Очевидно, что все это не случайность. Сколько бы лет ни было угрю, он, похоже, в каком-то смысле может остановить старение. Когда того требуют обстоятельства, последнее превращение отодвигается. Если угорь не на воле и не может отправиться в Саргассово море, то он не проходит последней метаморфозы, не превращается в серебристого угря и не достигает половой зрелости. Вместо этого он терпеливо ждет — десятилетие за десятилетием, — пока возможность не представится или же пока искра жизни в конце концов не угаснет. Когда все складывается не так, как хотелось бы, угорь переводит жизнь в режим ожидания, откладывает ее движение. И может ждать почти сколь угодно долго.

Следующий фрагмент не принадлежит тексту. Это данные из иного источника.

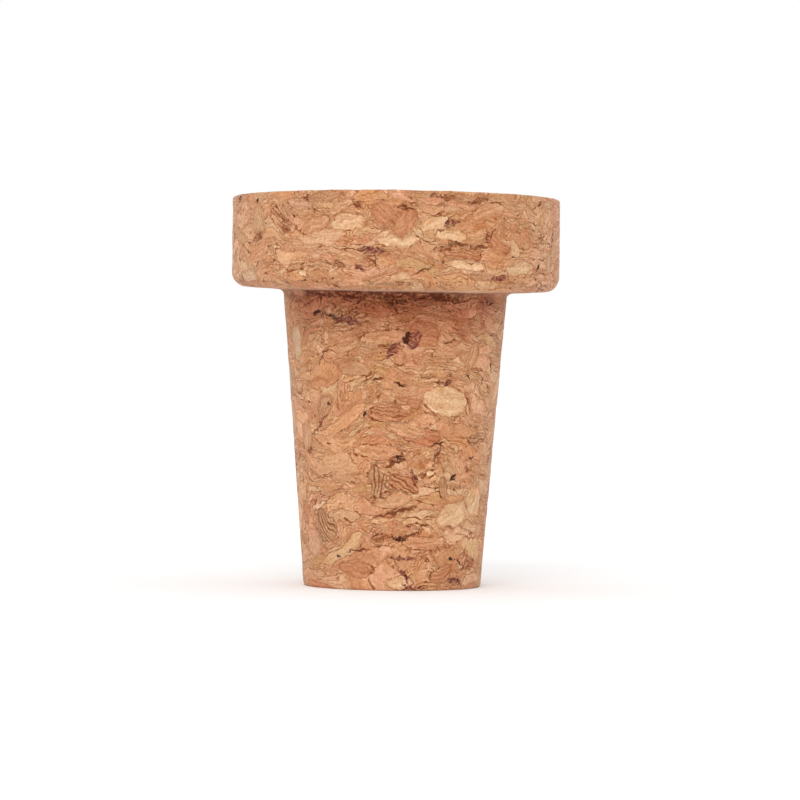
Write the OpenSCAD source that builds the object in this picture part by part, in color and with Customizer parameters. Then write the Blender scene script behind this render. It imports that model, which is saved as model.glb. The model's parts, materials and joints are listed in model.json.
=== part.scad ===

Когда в восьмидесятые годы XX века в рамках исследования, проводимого в Ирландии, выловили большое количество половозрелых серебристых угрей, обнаружилось, что возраст рыб, направлявшихся в Саргассово море и находившихся, таким образом, на последней стадии жизненного цикла, очень сильно различался. Самому младшему было всего лишь восемь лет, а самому старому — пятьдесят семь. Все они находились на одной и той же стадии развития, в одном и том же жизненном периоде — и при этом один был в семь раз старше другого.
Возникает вопрос: как такое существо воспринимает время?
Для человека его восприятие времени неумолимо связано со старением, а старение следует весьма предсказуемой хронологической линии. С человеком не случаются метаморфозы: мы стареем, но остаемся такими же. Само собой, состояние здоровья может быть разным, нас может постигнуть болезнь или несчастный случай, но в целом мы обычно знаем, когда ожидать новой стадии в жизни, наши биологические часы идут относительно неизменно, и нам известно, когда мы молоды и когда становимся старше.
Угорь же после каждой метаморфозы становится новым существом, и каждая стадия его жизненного цикла может сокращаться или удлиняться в зависимости от того, где и при каких обстоятельствах он находится. Его старение, похоже, привязано к чему-то иному, нежели просто время.